%%

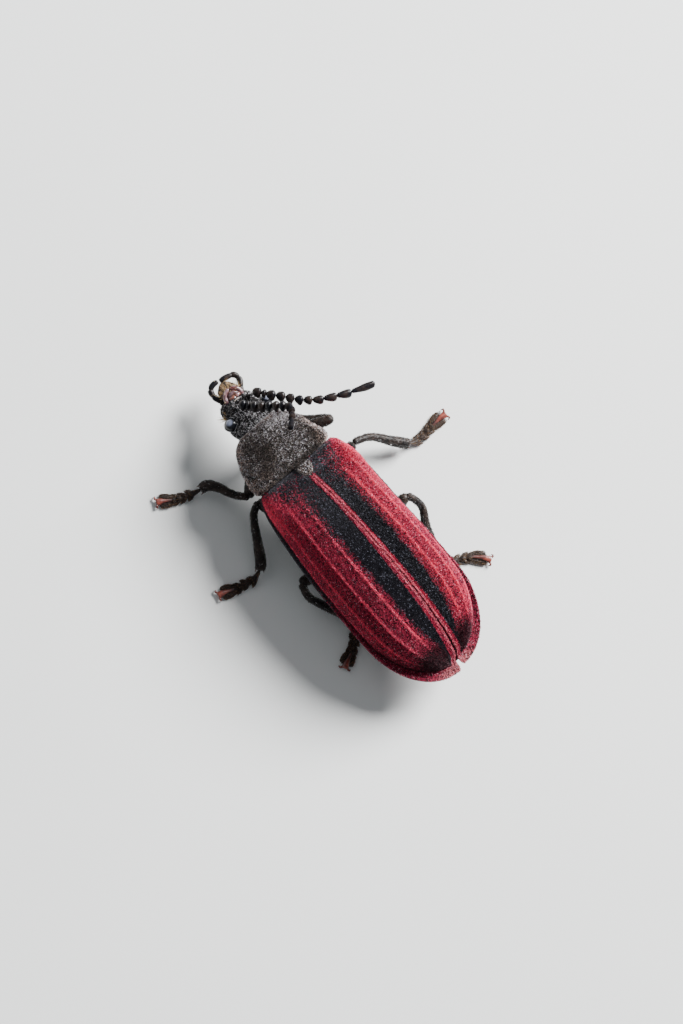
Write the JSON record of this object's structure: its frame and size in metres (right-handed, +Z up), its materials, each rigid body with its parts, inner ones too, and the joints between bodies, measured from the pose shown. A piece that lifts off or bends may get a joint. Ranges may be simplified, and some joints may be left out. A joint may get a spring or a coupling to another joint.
{
  "type": "sinocaulus beetle model",
  "caption": "Life-size still beetle with red velvety wing cases, black stripes beside the seam, grey pronotum and spread legs.",
  "frame": {"origin": "bottom centre of the whole beetle's box, on the plane that its feet stand on", "axes": "+Z up, -Y towards the head, +X towards the beetle's own left side"},
  "size_m": [0.0118, 0.0142, 0.0055],
  "materials": {
    "red_velvet": "matt, dense short red hairs with a fine dark grain and a black stripe",
    "grey_velvet": "matt, dark grey-brown under fine grey hairs",
    "black_cuticle": "black, finely pitted, soft shine",
    "eye_gloss": "glossy black, finely faceted",
    "horn_brown": "reddish brown horn, smooth and shiny",
    "leg_black": "brownish black, fine pale hairs"
  },
  "bodies": {
    "root": {"head": "black_cuticle", "mouthparts": "horn_brown", "palp_left": "black_cuticle", "palp_right": "black_cuticle", "eye_left": "eye_gloss", "eye_right": "eye_gloss", "antenna_left": "black_cuticle", "antenna_right": "black_cuticle", "pronotum": "grey_velvet", "prosternum": "black_cuticle", "scutellum": "grey_velvet", "elytron_left": "red_velvet", "elytron_right": "red_velvet", "thorax": "black_cuticle", "abdomen": "black_cuticle", "femur_front_left": "leg_black", "femur_front_right": "leg_black", "femur_middle_left": "leg_black", "femur_middle_right": "leg_black", "femur_hind_left": "leg_black", "femur_hind_right": "leg_black", "tibia_front_left": "leg_black", "tibia_front_right": "leg_black", "tibia_middle_left": "leg_black", "tibia_middle_right": "leg_black", "tibia_hind_left": "leg_black", "tibia_hind_right": "leg_black", "tarsus_front_left": "leg_black", "tarsus_front_right": "leg_black", "tarsus_middle_left": "leg_black", "tarsus_middle_right": "leg_black", "tarsus_hind_left": "leg_black", "tarsus_hind_right": "leg_black"}
  },
  "joints": []
}
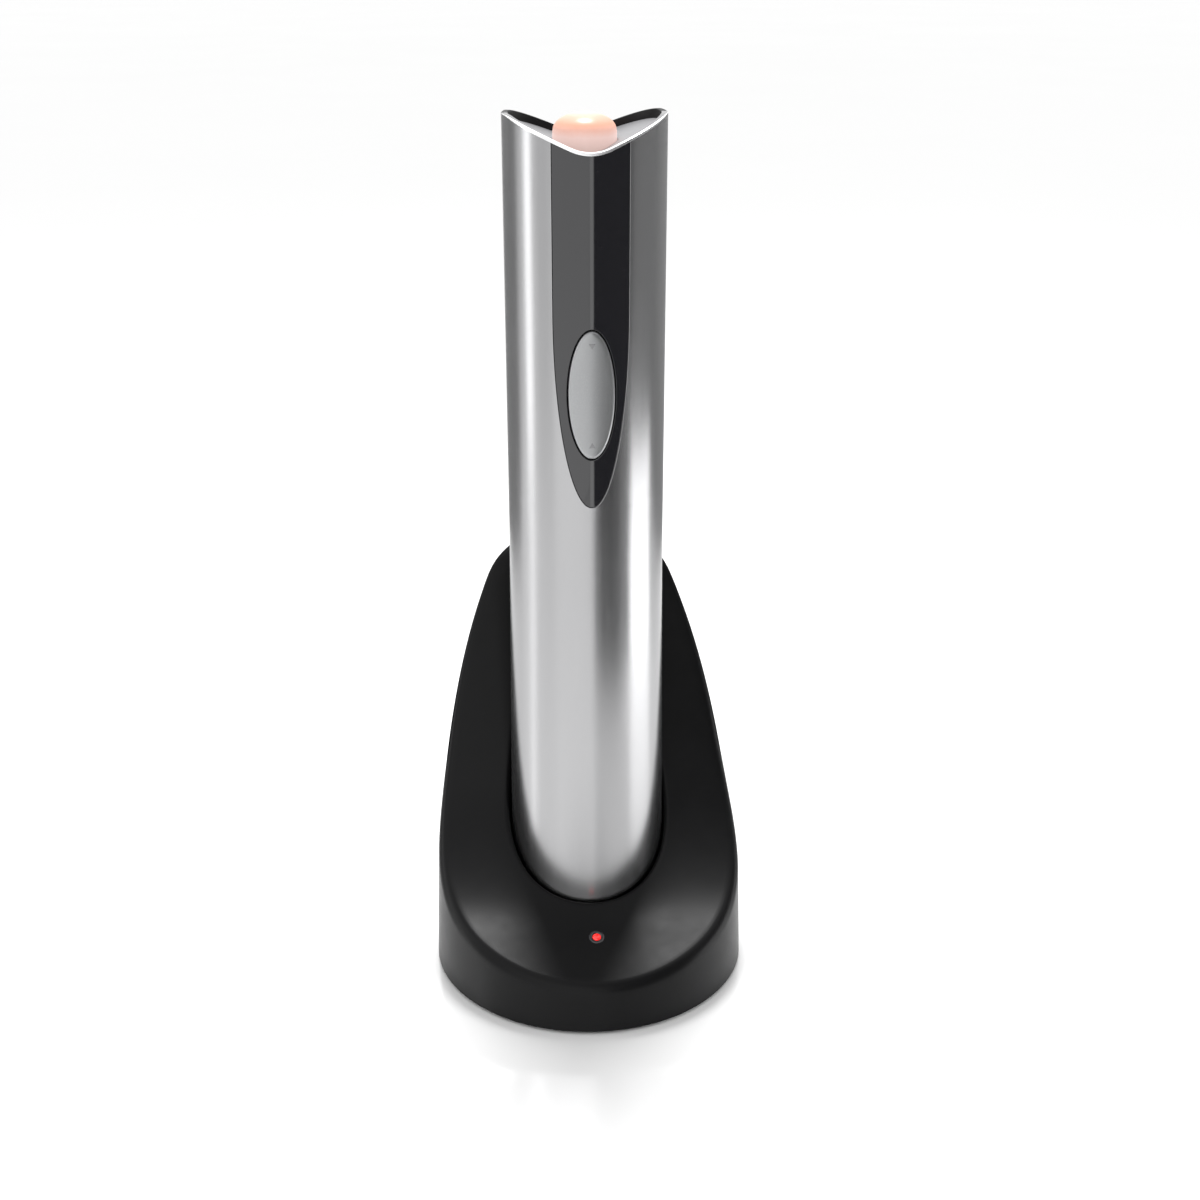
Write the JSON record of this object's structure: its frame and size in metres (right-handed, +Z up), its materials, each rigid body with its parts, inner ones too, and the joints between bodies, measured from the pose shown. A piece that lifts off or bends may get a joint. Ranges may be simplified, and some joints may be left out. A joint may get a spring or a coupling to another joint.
{
  "type": "electric wine opener",
  "caption": "Upright cordless wine opener with a brushed metal tube, gloss insert, rocker button and glowing dome, standing in a black charging base.",
  "frame": {"origin": "middle of the footprint's bounding box, on the surface the base stands on", "axes": "+Z up along the opener, -Y towards the front with the button, +X to the right seen from the front"},
  "size_m": [0.108, 0.112, 0.292],
  "materials": {
    "brushed_tube": "brushed lengthways",
    "black_moulding": "satin moulded",
    "black_gloss": "polished",
    "silver_button": "satin silver",
    "silver_cap": "satin silver paint",
    "steel": "bright zinc",
    "lens_frost": "frosted translucent",
    "lamp": "emissive",
    "board_green": "solder mask",
    "switch_black": "moulded",
    "cell_sleeve": "shrink sleeve",
    "contact_brass": "plated",
    "tray_plastic": "moulded",
    "motor_steel": "drawn and plated",
    "magnet": "sintered",
    "armature_iron": "laminated",
    "gear_nylon": "natural moulded",
    "gearbox_grey": "glass-filled moulded",
    "bronze": "sintered",
    "spiral_steel": "dark non-stick",
    "clear_guide": "moulded",
    "spring_steel": "bright wire",
    "lead_red": "insulated",
    "lead_black": "insulated",
    "foot_rubber": "moulded",
    "led_red": "emissive"
  },
  "bodies": {
    "base": {"base_shell": "black_moulding", "base_cover": "tray_plastic", "base_feet": "foot_rubber", "base_screws": "steel", "charge_board": "board_green", "charge_led": "led_red", "led_bezel": "black_gloss", "power_jack": "switch_black", "base_leads": "lead_red", "contact_spring_left": "spring_steel", "contact_spring_right": "spring_steel"},
    "contact_left": {"contact_pin_left": "contact_brass"},
    "contact_right": {"contact_pin_right": "contact_brass"},
    "opener": {"front_shell": "brushed_tube", "rear_shell": "black_moulding", "housing_screws": "steel", "front_insert": "black_gloss", "rocker_pin": "steel", "main_board": "board_green", "board_screws": "steel", "button_switches": "switch_black", "top_cap": "silver_cap", "lens": "lens_frost", "lens_board": "board_green", "lens_lamp": "lamp", "battery_cells": "cell_sleeve", "battery_contacts": "contact_brass", "battery_tray": "tray_plastic", "motor_can": "motor_steel", "motor_magnets": "magnet", "motor_end_cap": "switch_black", "motor_screws": "steel", "gearbox_housing": "gearbox_grey", "gearbox_cover": "gearbox_grey", "output_bush": "bronze", "gearbox_screws": "steel", "cork_sleeve": "clear_guide", "lower_sleeve": "clear_guide", "guide_spring": "spring_steel", "bottom_collar": "black_moulding", "collar_screws": "steel", "charge_pads": "contact_brass", "charge_leads": "lead_red", "board_leads": "lead_black"},
    "rocker": {"rocker_button": "silver_button"},
    "guide": {"neck_guide": "clear_guide"},
    "rotor": {"motor_shaft": "steel", "motor_armature": "armature_iron", "motor_pinion": "contact_brass"},
    "stage_one": {"first_carrier": "gear_nylon", "second_sun": "gear_nylon"},
    "output": {"second_carrier": "steel", "spiral_hub": "steel", "spiral": "spiral_steel"},
    "stage_one_planet_1": {"first_planet_1": "gear_nylon"},
    "stage_two_planet_1": {"second_planet_1": "gear_nylon"},
    "stage_one_planet_2": {"first_planet_2": "gear_nylon"},
    "stage_two_planet_2": {"second_planet_2": "gear_nylon"},
    "stage_one_planet_3": {"first_planet_3": "gear_nylon"},
    "stage_two_planet_3": {"second_planet_3": "gear_nylon"}
  },
  "joints": [
    {"name": "opener_lift", "type": "slide", "parent": "base", "child": "opener", "axis": [0, 0, 1], "range_m": [0, 0.15]},
    {"name": "rocker_tilt", "type": "hinge", "parent": "opener", "child": "rocker", "pos_m": [0, -0.014, 0.2099], "axis": [1, 0, 0], "range_deg": [-3, 3], "stiffness_Nm_per_rad": 0.1},
    {"name": "guide_slide", "type": "slide", "parent": "opener", "child": "guide", "axis": [0, 0, 1], "range_m": [0, 0.03], "stiffness_N_per_m": 120, "springref_m": -0.02, "deforming": ["guide_spring"]},
    {"name": "motor_spin", "type": "hinge", "parent": "opener", "child": "rotor", "pos_m": [0, 0.0055, 0.17], "axis": [0, 0, 1], "continuous": true},
    {"name": "stage_one_turn", "type": "hinge", "parent": "opener", "child": "stage_one", "pos_m": [0, 0.0055, 0.146], "axis": [0, 0, 1], "continuous": true},
    {"name": "spiral_turn", "type": "hinge", "parent": "opener", "child": "output", "pos_m": [0, 0.0055, 0.136], "axis": [0, 0, 1], "continuous": true},
    {"name": "stage_one_planet_1_spin", "type": "hinge", "parent": "stage_one", "child": "stage_one_planet_1", "pos_m": [0.009, 0.0055, 0.15], "axis": [0, 0, 1], "continuous": true},
    {"name": "stage_two_planet_1_spin", "type": "hinge", "parent": "output", "child": "stage_two_planet_1", "pos_m": [0.009, 0.0055, 0.141], "axis": [0, 0, 1], "continuous": true},
    {"name": "stage_one_planet_2_spin", "type": "hinge", "parent": "stage_one", "child": "stage_one_planet_2", "pos_m": [-0.0045, 0.01329, 0.15], "axis": [0, 0, 1], "continuous": true},
    {"name": "stage_two_planet_2_spin", "type": "hinge", "parent": "output", "child": "stage_two_planet_2", "pos_m": [-0.0045, 0.01329, 0.141], "axis": [0, 0, 1], "continuous": true},
    {"name": "stage_one_planet_3_spin", "type": "hinge", "parent": "stage_one", "child": "stage_one_planet_3", "pos_m": [-0.0045, -0.00229, 0.15], "axis": [0, 0, 1], "continuous": true},
    {"name": "stage_two_planet_3_spin", "type": "hinge", "parent": "output", "child": "stage_two_planet_3", "pos_m": [-0.0045, -0.00229, 0.141], "axis": [0, 0, 1], "continuous": true},
    {"name": "contact_left_press", "type": "slide", "parent": "base", "child": "contact_left", "axis": [0, 0, 1], "range_m": [-0.0012, 0], "stiffness_N_per_m": 300, "springref_m": 0.001, "deforming": ["contact_spring_left"]},
    {"name": "contact_right_press", "type": "slide", "parent": "base", "child": "contact_right", "axis": [0, 0, 1], "range_m": [-0.0012, 0], "stiffness_N_per_m": 300, "springref_m": 0.001, "deforming": ["contact_spring_right"]}
  ],
  "couplings": [
    {"joint": "stage_one_turn", "follows": "motor_spin", "ratio": 0.2},
    {"joint": "spiral_turn", "follows": "motor_spin", "ratio": 0.04},
    {"joint": "stage_one_planet_1_spin", "follows": "motor_spin", "ratio": -0.53333},
    {"joint": "stage_two_planet_1_spin", "follows": "motor_spin", "ratio": -0.10667},
    {"joint": "stage_one_planet_2_spin", "follows": "motor_spin", "ratio": -0.53333},
    {"joint": "stage_two_planet_2_spin", "follows": "motor_spin", "ratio": -0.10667},
    {"joint": "stage_one_planet_3_spin", "follows": "motor_spin", "ratio": -0.53333},
    {"joint": "stage_two_planet_3_spin", "follows": "motor_spin", "ratio": -0.10667}
  ]
}
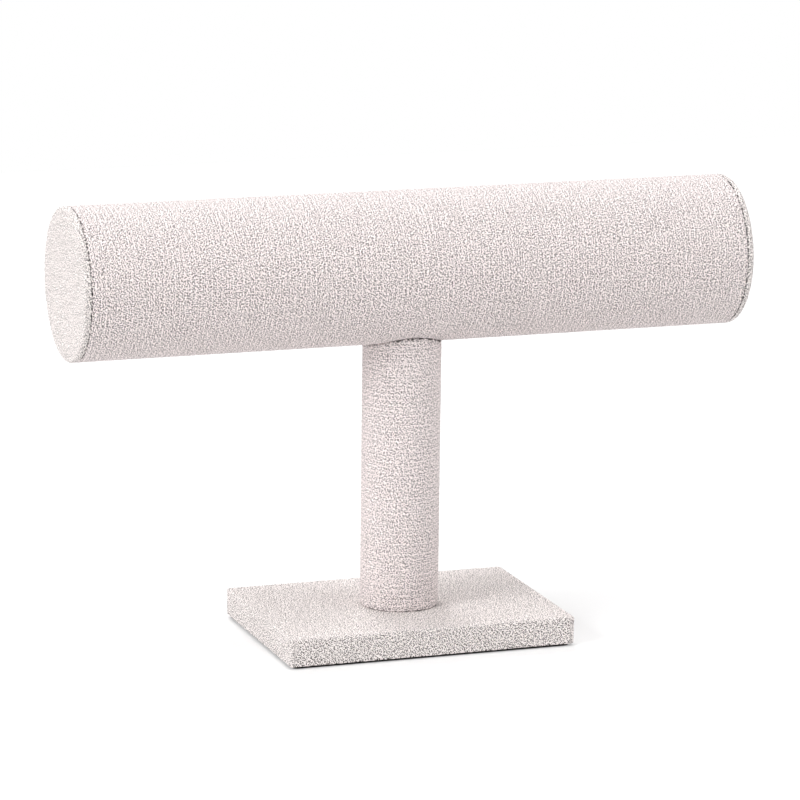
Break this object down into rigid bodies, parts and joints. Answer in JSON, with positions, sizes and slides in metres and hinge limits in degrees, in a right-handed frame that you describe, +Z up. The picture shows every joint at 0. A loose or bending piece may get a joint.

%%

## BRIEF
Pick out every line with the string "hinge" and copy it.

## RESULT OF THIS EXERCISE
    {"name": "rocker_tilt", "type": "hinge", "parent": "opener", "child": "rocker", "pos_m": [0, -0.014, 0.2099], "axis": [1, 0, 0], "range_deg": [-3, 3], "stiffness_Nm_per_rad": 0.1},
    {"name": "motor_spin", "type": "hinge", "parent": "opener", "child": "rotor", "pos_m": [0, 0.0055, 0.17], "axis": [0, 0, 1], "continuous": true},
    {"name": "stage_one_turn", "type": "hinge", "parent": "opener", "child": "stage_one", "pos_m": [0, 0.0055, 0.146], "axis": [0, 0, 1], "continuous": true},
    {"name": "spiral_turn", "type": "hinge", "parent": "opener", "child": "output", "pos_m": [0, 0.0055, 0.136], "axis": [0, 0, 1], "continuous": true},
    {"name": "stage_one_planet_1_spin", "type": "hinge", "parent": "stage_one", "child": "stage_one_planet_1", "pos_m": [0.009, 0.0055, 0.15], "axis": [0, 0, 1], "continuous": true},
    {"name": "stage_two_planet_1_spin", "type": "hinge", "parent": "output", "child": "stage_two_planet_1", "pos_m": [0.009, 0.0055, 0.141], "axis": [0, 0, 1], "continuous": true},
    {"name": "stage_one_planet_2_spin", "type": "hinge", "parent": "stage_one", "child": "stage_one_planet_2", "pos_m": [-0.0045, 0.01329, 0.15], "axis": [0, 0, 1], "continuous": true},
    {"name": "stage_two_planet_2_spin", "type": "hinge", "parent": "output", "child": "stage_two_planet_2", "pos_m": [-0.0045, 0.01329, 0.141], "axis": [0, 0, 1], "continuous": true},
    {"name": "stage_one_planet_3_spin", "type": "hinge", "parent": "stage_one", "child": "stage_one_planet_3", "pos_m": [-0.0045, -0.00229, 0.15], "axis": [0, 0, 1], "continuous": true},
    {"name": "stage_two_planet_3_spin", "type": "hinge", "parent": "output", "child": "stage_two_planet_3", "pos_m": [-0.0045, -0.00229, 0.141], "axis": [0, 0, 1], "continuous": true},
Break this object down into rigid bodies, parts and joints. Answer in JSON, with positions, sizes and slides in metres and hinge limits in degrees, in a right-handed frame that you describe, +Z up. The picture shows every joint at 0. A loose or bending piece may get a joint.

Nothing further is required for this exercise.